Work to complete:
Extract each line of the data and write it out again exactly.

Stored data:
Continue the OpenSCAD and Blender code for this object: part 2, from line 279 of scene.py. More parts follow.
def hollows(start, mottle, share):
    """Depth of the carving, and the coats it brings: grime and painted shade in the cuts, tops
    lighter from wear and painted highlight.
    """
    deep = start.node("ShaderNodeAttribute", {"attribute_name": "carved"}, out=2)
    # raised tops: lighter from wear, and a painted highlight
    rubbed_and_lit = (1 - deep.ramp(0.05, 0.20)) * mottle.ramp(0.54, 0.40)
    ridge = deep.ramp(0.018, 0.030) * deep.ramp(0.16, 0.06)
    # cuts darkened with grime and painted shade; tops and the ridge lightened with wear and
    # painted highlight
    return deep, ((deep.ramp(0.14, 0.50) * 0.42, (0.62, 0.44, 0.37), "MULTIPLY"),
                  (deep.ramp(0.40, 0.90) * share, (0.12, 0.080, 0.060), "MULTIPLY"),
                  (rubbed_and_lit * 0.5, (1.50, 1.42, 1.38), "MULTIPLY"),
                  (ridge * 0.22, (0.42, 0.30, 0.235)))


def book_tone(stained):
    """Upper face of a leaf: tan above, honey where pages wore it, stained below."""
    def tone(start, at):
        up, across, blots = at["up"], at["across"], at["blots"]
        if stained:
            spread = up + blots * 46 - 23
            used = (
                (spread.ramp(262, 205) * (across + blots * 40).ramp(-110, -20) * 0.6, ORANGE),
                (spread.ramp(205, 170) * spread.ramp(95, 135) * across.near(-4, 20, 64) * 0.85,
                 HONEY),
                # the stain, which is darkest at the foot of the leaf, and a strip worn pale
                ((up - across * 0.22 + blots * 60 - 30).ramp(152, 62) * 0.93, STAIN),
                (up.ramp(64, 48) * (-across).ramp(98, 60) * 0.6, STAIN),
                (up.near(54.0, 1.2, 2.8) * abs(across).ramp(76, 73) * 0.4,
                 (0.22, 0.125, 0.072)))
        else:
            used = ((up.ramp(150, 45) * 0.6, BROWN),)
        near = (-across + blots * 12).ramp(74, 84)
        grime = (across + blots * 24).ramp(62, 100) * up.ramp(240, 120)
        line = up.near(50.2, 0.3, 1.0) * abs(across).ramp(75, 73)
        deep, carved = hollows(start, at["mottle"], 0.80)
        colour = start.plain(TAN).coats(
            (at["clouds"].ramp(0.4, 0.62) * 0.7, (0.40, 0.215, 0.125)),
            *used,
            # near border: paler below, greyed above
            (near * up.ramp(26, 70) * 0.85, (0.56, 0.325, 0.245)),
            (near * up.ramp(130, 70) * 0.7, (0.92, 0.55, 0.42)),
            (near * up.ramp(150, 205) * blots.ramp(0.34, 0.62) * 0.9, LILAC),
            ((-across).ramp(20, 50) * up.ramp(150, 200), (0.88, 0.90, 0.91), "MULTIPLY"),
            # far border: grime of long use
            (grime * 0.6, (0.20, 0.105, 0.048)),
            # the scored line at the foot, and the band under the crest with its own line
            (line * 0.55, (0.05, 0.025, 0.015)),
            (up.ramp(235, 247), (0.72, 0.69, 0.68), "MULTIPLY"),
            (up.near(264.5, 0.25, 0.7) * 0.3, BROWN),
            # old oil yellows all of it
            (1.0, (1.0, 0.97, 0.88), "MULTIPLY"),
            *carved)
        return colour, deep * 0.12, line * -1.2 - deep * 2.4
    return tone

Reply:
Continue the OpenSCAD and Blender code for this object: part 2, from line 279 of scene.py. More parts follow.
def hollows(start, mottle, share):
    """Depth of the carving, and the coats it brings: grime and painted shade in the cuts, tops
    lighter from wear and painted highlight.
    """
    deep = start.node("ShaderNodeAttribute", {"attribute_name": "carved"}, out=2)
    # raised tops: lighter from wear, and a painted highlight
    rubbed_and_lit = (1 - deep.ramp(0.05, 0.20)) * mottle.ramp(0.54, 0.40)
    ridge = deep.ramp(0.018, 0.030) * deep.ramp(0.16, 0.06)
    # cuts darkened with grime and painted shade; tops and the ridge lightened with wear and
    # painted highlight
    return deep, ((deep.ramp(0.14, 0.50) * 0.42, (0.62, 0.44, 0.37), "MULTIPLY"),
                  (deep.ramp(0.40, 0.90) * share, (0.12, 0.080, 0.060), "MULTIPLY"),
                  (rubbed_and_lit * 0.5, (1.50, 1.42, 1.38), "MULTIPLY"),
                  (ridge * 0.22, (0.42, 0.30, 0.235)))


def book_tone(stained):
    """Upper face of a leaf: tan above, honey where pages wore it, stained below."""
    def tone(start, at):
        up, across, blots = at["up"], at["across"], at["blots"]
        if stained:
            spread = up + blots * 46 - 23
            used = (
                (spread.ramp(262, 205) * (across + blots * 40).ramp(-110, -20) * 0.6, ORANGE),
                (spread.ramp(205, 170) * spread.ramp(95, 135) * across.near(-4, 20, 64) * 0.85,
                 HONEY),
                # the stain, which is darkest at the foot of the leaf, and a strip worn pale
                ((up - across * 0.22 + blots * 60 - 30).ramp(152, 62) * 0.93, STAIN),
                (up.ramp(64, 48) * (-across).ramp(98, 60) * 0.6, STAIN),
                (up.near(54.0, 1.2, 2.8) * abs(across).ramp(76, 73) * 0.4,
                 (0.22, 0.125, 0.072)))
        else:
            used = ((up.ramp(150, 45) * 0.6, BROWN),)
        near = (-across + blots * 12).ramp(74, 84)
        grime = (across + blots * 24).ramp(62, 100) * up.ramp(240, 120)
        line = up.near(50.2, 0.3, 1.0) * abs(across).ramp(75, 73)
        deep, carved = hollows(start, at["mottle"], 0.80)
        colour = start.plain(TAN).coats(
            (at["clouds"].ramp(0.4, 0.62) * 0.7, (0.40, 0.215, 0.125)),
            *used,
            # near border: paler below, greyed above
            (near * up.ramp(26, 70) * 0.85, (0.56, 0.325, 0.245)),
            (near * up.ramp(130, 70) * 0.7, (0.92, 0.55, 0.42)),
            (near * up.ramp(150, 205) * blots.ramp(0.34, 0.62) * 0.9, LILAC),
            ((-across).ramp(20, 50) * up.ramp(150, 200), (0.88, 0.90, 0.91), "MULTIPLY"),
            # far border: grime of long use
            (grime * 0.6, (0.20, 0.105, 0.048)),
            # the scored line at the foot, and the band under the crest with its own line
            (line * 0.55, (0.05, 0.025, 0.015)),
            (up.ramp(235, 247), (0.72, 0.69, 0.68), "MULTIPLY"),
            (up.near(264.5, 0.25, 0.7) * 0.3, BROWN),
            # old oil yellows all of it
            (1.0, (1.0, 0.97, 0.88), "MULTIPLY"),
            *carved)
        return colour, deep * 0.12, line * -1.2 - deep * 2.4
    return tone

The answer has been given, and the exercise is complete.